Ce duo de comédie est plongé dans le drame de la Seconde Guerre mondiale quand les nazis envahissent la Marsovie en 1944 et viennent loger dans l’hôtel d’Alexandre. Celui-ci a pris soin d’afficher une grande photo de Göring en visite à son hôtel pour faire croire qu’il est sous la protection du nazi. Mais dans ses caves, il abrite et protège tout un orchestre juif, son ami Salomon et sa fille Esther.
Parviendront-ils à se sortir de ce piège mortel ? Et si composer une opérette pouvait les sauver ?
Roman paradoxal enfin par son style. Des descriptions superbes, longues, raffinées, pleines de détails de la nature et des personnages. Des belles phrases très classiques mais truffées de métaphores successives qui font de ce roman un livre maniériste comme il y a des peintres maniéristes.
Frédéric Verger soigne aussi la construction de son récit, s’amusant même à y introduire des objets qui voyagent dans le livre au hasard des rencontres, comme cette bague de laiton de deux serpents enlacés qu’on jette et retrouve sans cesse, ou ce bout de salami aux pistaches, un bout empoisonné que Salomon avait gardé pour son suicide et qui voyage jusqu’à empoisonner par hasard les chiens lancés par les nazis à sa poursuite.
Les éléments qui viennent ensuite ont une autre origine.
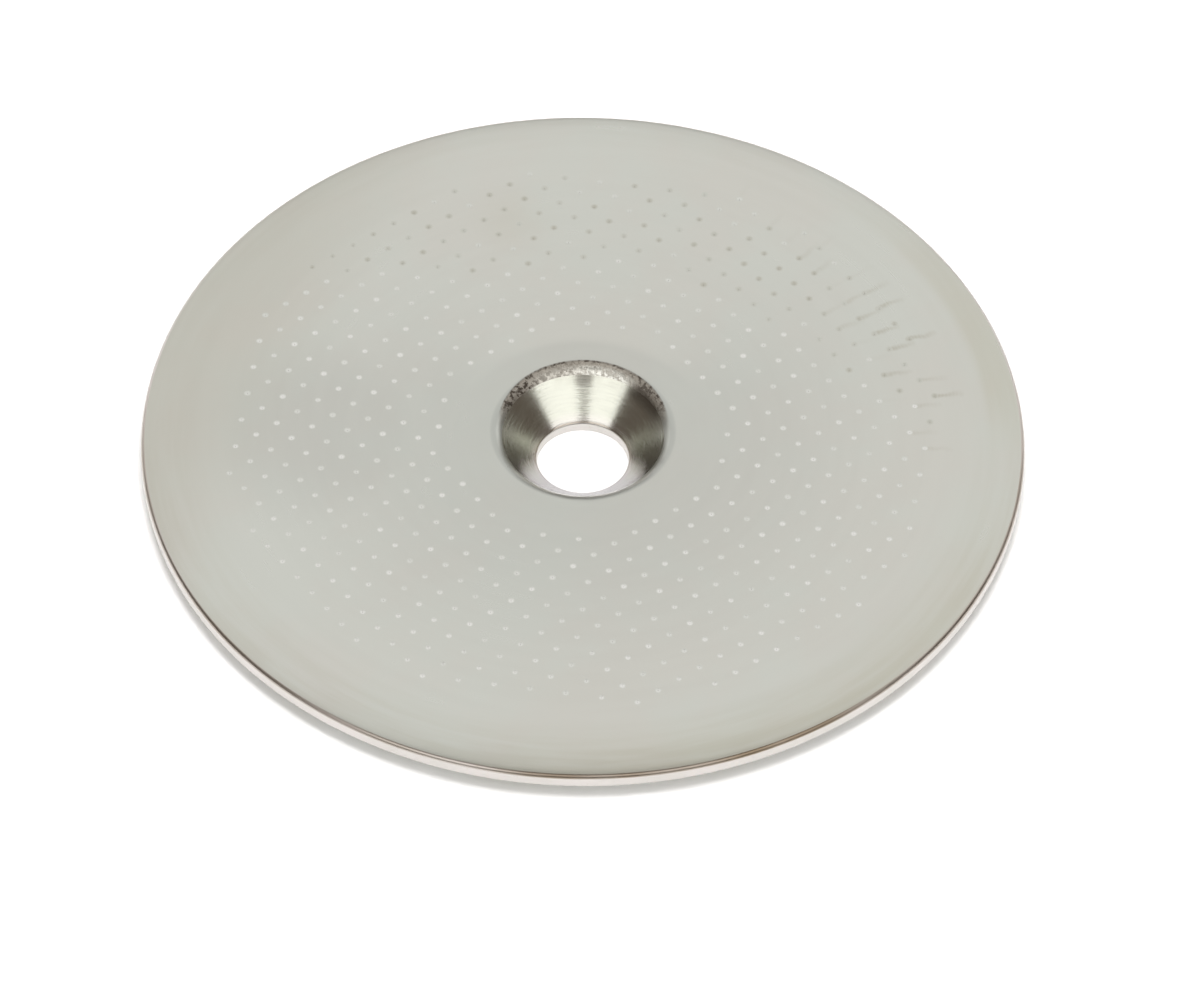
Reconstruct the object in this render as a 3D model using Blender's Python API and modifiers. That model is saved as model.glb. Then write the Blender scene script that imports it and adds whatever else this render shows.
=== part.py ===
"""Espresso shower screen: one pressed sheet-steel disc, in metres, +Z up.

The disc is turned as a flat blank with its screw dish and rolled rim, perforated on a square
lattice, and then pressed to its shallow crown. It stands on the foot ring under the dish, with
the coffee side up and the origin under the screw hole.
"""

import math

import bmesh
import bpy
import numpy as np
from mathutils import Vector, geometry

# Disc
DISC_DIAMETER = 0.0576
SHEET = 0.0010
CROWN = 0.0005
TURN_STEPS = 40

# Rolled rim
RIM_WIDTH = 0.0034
RIM_DROP = 0.000565
RIM_STEPS = 2
EDGE_ROUND = 0.0003
EDGE_STEPS = 2
EDGE_CHAMFER = 0.00024
SEAT_WIDTH = 0.0012

# Dish for a flat-head screw
SCREW_HOLE_DIAMETER = 0.0060
DISH_DEPTH = 0.00275
DISH_ANGLE = math.radians(90)
SHOULDER_RADIUS = 0.0016
SHOULDER_STEPS = 2
BEND_STEPS = 1
FOOT_WIDTH = 0.00076

# Perforations: a square lattice, turned, with the disc's axis in the middle of a cell
PITCH = 0.00165
LATTICE_TURN = math.radians(36.6)
PERFORATION_DIAMETER = 0.00035
PERFORATION_SIDES = 4
FIELD_TO_RIM = 0.00215
FIELD_TO_DISH = 0.00225

# Points this close are one point
WELD = 1e-6

# How the fill treats its outlines: the space inside the outer one, less the ones within it
INSIDE_WITH_HOLES = 2

# A face whose normal rises less than this is a wall
UPRIGHT = 0.5

# An edge that turns more than this stays crisp
CRISP_ANGLE = math.radians(30)

# Satin stainless steel
STEEL_COLOR = (0.56, 0.56, 0.51, 1.0)
STEEL_ROUGHNESS = 0.38

# Sizes that follow from the ones above
DISC_RADIUS = DISC_DIAMETER / 2
SCREW_HOLE_RADIUS = SCREW_HOLE_DIAMETER / 2
WALL_SLOPE = math.pi / 2 - DISH_ANGLE / 2
LAND = SHEET / math.cos(WALL_SLOPE) - FOOT_WIDTH * math.tan(WALL_SLOPE)
FACE_HEIGHT = DISH_DEPTH + LAND
BACK_HEIGHT = FACE_HEIGHT - SHEET
SHOULDER_DROP = SHOULDER_RADIUS * (1 - math.cos(WALL_SLOPE))
CONE_RUN = (DISH_DEPTH - SHOULDER_DROP) / math.tan(WALL_SLOPE)
DISH_RADIUS = SCREW_HOLE_RADIUS + CONE_RUN + SHOULDER_RADIUS * math.sin(WALL_SLOPE)
ROLL_START = DISC_RADIUS - RIM_WIDTH
FIELD_OUTER = ROLL_START - FIELD_TO_RIM
FIELD_INNER = DISH_RADIUS + FIELD_TO_DISH


def clear_scene():
    for obj in list(bpy.data.objects):
        bpy.data.objects.remove(obj, do_unlink=True)


def new_collection(name):
    collection = bpy.data.collections.new(name)
    bpy.context.scene.collection.children.link(collection)
    return collection


def taken_mesh(obj):
    """The mesh that the object's modifiers make. The object itself goes."""
    graph = bpy.context.evaluated_depsgraph_get()
    mesh = bpy.data.meshes.new_from_object(obj.evaluated_get(graph))
    bpy.data.objects.remove(obj, do_unlink=True)
    return mesh


def satin_steel():
    material = bpy.data.materials.new("satin_steel")
    material.use_nodes = True
    shader = material.node_tree.nodes["Principled BSDF"]
    shader.inputs["Base Color"].default_value = STEEL_COLOR
    shader.inputs["Metallic"].default_value = 1.0
    shader.inputs["Roughness"].default_value = STEEL_ROUGHNESS
    return material


def arc(centre, radius, first, last, steps):
    """Points (radius from the axis, height) along an arc, angles measured from +X towards +Z."""
    angles = np.linspace(first, last, steps + 1)
    return [(centre[0] + radius * math.cos(a), centre[1] + radius * math.sin(a)) for a in angles]


def crown_slope():
    """How steeply the pressed crown falls where it meets the rolled rim."""
    return 2 * CROWN / (ROLL_START - DISH_RADIUS)


def roll_drop(distance):
    """Fall of the rim's top at a distance outside the start of the roll: a parabola that carries
    on from the crown's slope and has fallen by RIM_DROP at the disc's edge."""
    slope = crown_slope()
    bend = (RIM_DROP - slope * RIM_WIDTH) / RIM_WIDTH**2
    return slope * distance + bend * distance**2


def shoulder_arc(radius, steps):
    """Where the face turns into the dish: the bend's centre serves both sides of the sheet."""
    centre = (DISH_RADIUS, FACE_HEIGHT - SHOULDER_RADIUS)
    return arc(centre, radius, math.pi / 2, math.pi / 2 + WALL_SLOPE, steps)


def dish_profile():
    """From the field's underside down the back of the dish to its foot, up the screw hole's wall
    and up the countersink to the face."""
    back = shoulder_arc(SHOULDER_RADIUS - SHEET, BEND_STEPS)
    foot = [(SCREW_HOLE_RADIUS + FOOT_WIDTH, 0.0), (SCREW_HOLE_RADIUS, 0.0)]
    lip = [(SCREW_HOLE_RADIUS, FACE_HEIGHT - DISH_DEPTH)]
    face = shoulder_arc(SHOULDER_RADIUS, SHOULDER_STEPS)
    return back + foot + lip + face[::-1]


def rim_profile():
    """From the face out over the roll, down round the edge to its lower chamfer, and back along the
    seat."""
    distances = np.linspace(0, RIM_WIDTH - EDGE_ROUND, RIM_STEPS + 1)
    roll = [(ROLL_START + d, FACE_HEIGHT - roll_drop(d)) for d in distances]
    edge_centre = (DISC_RADIUS - EDGE_ROUND, roll[-1][1] - EDGE_ROUND)
    edge = arc(edge_centre, EDGE_ROUND, math.pi / 2, 0, EDGE_STEPS)
    seat_height = BACK_HEIGHT - RIM_DROP
    chamfer = [(DISC_RADIUS, seat_height + EDGE_CHAMFER), (DISC_RADIUS - EDGE_CHAMFER, seat_height)]
    under = [(DISC_RADIUS - SEAT_WIDTH, seat_height), (ROLL_START, BACK_HEIGHT)]
    return roll + edge[1:] + chamfer + under


def turned_mesh(profile, collection):
    """An open section turned about Z."""
    count = len(profile)
    section = bpy.data.meshes.new("section")
    points = [(radius, 0.0, height) for radius, height in profile]
    section.from_pydata(points, [(i, i + 1) for i in range(count - 1)], [])
    turned = bpy.data.objects.new("section", section)
    collection.objects.link(turned)
    turn = turned.modifiers.new("turn", "SCREW")
    turn.axis = "Z"
    turn.angle = 2 * math.pi
    turn.steps = TURN_STEPS
    turn.render_steps = TURN_STEPS
    turn.use_merge_vertices = True
    turn.merge_threshold = WELD
    return taken_mesh(turned)


def lattice_sites():
    """Centres of the perforations: the lattice points inside the field's two circles."""
    reach = math.ceil(FIELD_OUTER / PITCH) + 1
    steps = np.arange(-reach, reach) + 0.5
    across, along = np.meshgrid(steps * PITCH, steps * PITCH)
    x = across * math.cos(LATTICE_TURN) - along * math.sin(LATTICE_TURN)
    y = across * math.sin(LATTICE_TURN) + along * math.cos(LATTICE_TURN)
    radius = np.hypot(x, y)
    inside = (radius > FIELD_INNER) & (radius < FIELD_OUTER)
    return np.column_stack([x[inside], y[inside]])


def ring(centre, radius, sides, first_angle=0.0):
    """Corners of a regular outline."""
    angles = first_angle + 2 * math.pi * np.arange(sides) / sides
    return centre + radius * np.column_stack([np.cos(angles), np.sin(angles)])


def field_mesh(collection):
    """The flat perforated sheet between dish and rim, in even triangles that the press can bend.
    It is filled between its outlines and given the sheet's thickness."""
    axis = np.zeros(2)
    outlines = [ring(axis, ROLL_START, TURN_STEPS), ring(axis, DISH_RADIUS, TURN_STEPS)]
    for site in lattice_sites():
        outlines.append(ring(site, PERFORATION_DIAMETER / 2, PERFORATION_SIDES, LATTICE_TURN))
    corners = []
    loops = []
    for outline in outlines:
        loops.append(range(len(corners), len(corners) + len(outline)))
        corners += [Vector(corner) for corner in outline]
    filled = geometry.delaunay_2d_cdt(corners, [], loops, INSIDE_WITH_HOLES, WELD)
    face = bpy.data.meshes.new("field")
    face.from_pydata([(x, y, FACE_HEIGHT) for x, y in filled[0]], [], filled[2])
    field = bpy.data.objects.new("field", face)
    collection.objects.link(field)
    sheet = field.modifiers.new("sheet", "SOLIDIFY")
    sheet.thickness = SHEET
    sheet.offset = -1.0
    return taken_mesh(field)


def welded_blank(field, dish, rim):
    """The three as one closed mesh, without the field's walls at the dish and at the rim."""
    blank = bmesh.new()
    blank.from_mesh(field)
    inner_wall = (DISH_RADIUS + FIELD_INNER) / 2
    outer_wall = (FIELD_OUTER + ROLL_START) / 2
    walls = [
        face
        for face in blank.faces
        if abs(face.normal.z) < UPRIGHT
        and not inner_wall < face.calc_center_median().xy.length < outer_wall
    ]
    bmesh.ops.delete(blank, geom=walls, context="FACES")
    blank.from_mesh(dish)
    blank.from_mesh(rim)
    bmesh.ops.remove_doubles(blank, verts=blank.verts, dist=WELD)
    bmesh.ops.recalc_face_normals(blank, faces=blank.faces)
    mesh = bpy.data.meshes.new("shower_screen")
    blank.to_mesh(mesh)
    blank.free()
    return mesh


def press_crown(mesh):
    """Lowers the field and the rim by a parabola of the distance from the dish, both sides alike."""
    points = np.empty(len(mesh.vertices) * 3)
    mesh.vertices.foreach_get("co", points)
    points = points.reshape(-1, 3)
    radius = np.hypot(points[:, 0], points[:, 1])
    share = np.clip((radius - DISH_RADIUS) / (ROLL_START - DISH_RADIUS), 0, 1)
    points[:, 2] -= CROWN * share**2
    mesh.vertices.foreach_set("co", points.ravel())
    mesh.update()


def main():
    clear_scene()
    parts = new_collection("espresso_shower_screen")
    dish = turned_mesh(dish_profile(), parts)
    rim = turned_mesh(rim_profile(), parts)
    mesh = welded_blank(field_mesh(parts), dish, rim)
    press_crown(mesh)
    mesh.materials.append(satin_steel())
    mesh.shade_smooth()
    mesh.set_sharp_from_angle(angle=CRISP_ANGLE)
    parts.objects.link(bpy.data.objects.new("shower_screen", mesh))


main()
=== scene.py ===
"""Espresso shower screen: the finished surface, its steel and its studio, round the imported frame.

The disc is one closed skin of quads. Each perforation lies in its own square cell of the lattice,
and rings run from the field's stepped edges in to the screw dish and out to the rolled rim.
"""

import math

import bmesh
import bpy
import numpy as np
from bpy.props import FloatProperty, FloatVectorProperty, IntProperty, PointerProperty
from mathutils import Matrix, Vector


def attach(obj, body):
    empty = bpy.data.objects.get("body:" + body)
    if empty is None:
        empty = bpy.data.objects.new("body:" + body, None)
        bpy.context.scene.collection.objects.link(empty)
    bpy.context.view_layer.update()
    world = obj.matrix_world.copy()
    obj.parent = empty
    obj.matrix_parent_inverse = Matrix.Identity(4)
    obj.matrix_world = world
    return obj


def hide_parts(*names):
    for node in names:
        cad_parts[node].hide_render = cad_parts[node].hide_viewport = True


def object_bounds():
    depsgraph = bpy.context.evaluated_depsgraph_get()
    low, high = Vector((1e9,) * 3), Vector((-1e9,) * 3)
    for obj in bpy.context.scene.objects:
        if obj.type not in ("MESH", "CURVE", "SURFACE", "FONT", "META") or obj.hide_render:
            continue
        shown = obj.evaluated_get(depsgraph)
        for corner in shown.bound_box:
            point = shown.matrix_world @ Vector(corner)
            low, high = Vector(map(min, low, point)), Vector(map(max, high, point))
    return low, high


bl_info = {
    "name": "Espresso shower screen",
    "version": (1, 0, 0),
    "blender": (4, 5, 0),
    "location": "3D View > Sidebar > Shower Screen",
    "description": "Builds a perforated espresso shower screen with its steel finishes and studio",
    "category": "Add Mesh",
}

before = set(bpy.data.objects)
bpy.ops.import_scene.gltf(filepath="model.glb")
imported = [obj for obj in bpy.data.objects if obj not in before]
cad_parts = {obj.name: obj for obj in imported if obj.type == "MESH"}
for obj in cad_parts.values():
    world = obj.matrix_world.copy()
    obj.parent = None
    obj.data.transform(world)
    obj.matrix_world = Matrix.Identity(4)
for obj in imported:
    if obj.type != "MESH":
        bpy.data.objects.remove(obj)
CAD_LOW, CAD_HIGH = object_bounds()

# The photograph, and where the disc's axis meets its rim plane in it. That plane lies this far
# under the top of the face
PHOTO_WIDTH = 1203
PHOTO_HEIGHT = 984
CENTRE_ACROSS = 582.95
CENTRE_DOWN = 440.0
RIM_PLANE = 0.00095
SENSOR_WIDTH = 36.0

# Millimetres in a metre: the patterns are laid out in millimetres
PER_METRE = 1000.0

# Points this close are one point, and an edge that turns more than this stays crisp
WELD = 1e-7
CRISP_ANGLE = math.radians(38)

# How finely the skin is divided
CELL_SIDES = 12
DIMPLE_STEPS = 5
BAND_STEPS = 4
ROLL_STEPS = 9
EDGE_STEPS = 6
SHOULDER_STEPS = 12
BEND_STEPS = 5
CONE_STEPS = 8
FLAT_STEPS = 3
ARRIS_STEPS = 3
DRAG_STEPS = 8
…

Il aime inventer des histoires loufoques comme celle du musicien Louchka qui enleva deux caniches noirs d’une baronne et lui rendit un caniche blanc peint en noir dont la couleur disparut à la première pluie.
"Arden" est-il un roman savoureux d’une belle et grande écriture classique, ou un pavé touffu où on s’essouffle à suivre l’histoire ? Les deux à la fois, pour ce livre réservé à des lecteurs boulimiques qui apprécieront cet "Arden" qui ressemble à une opérette écrite par un romancier russe du XIXe siècle.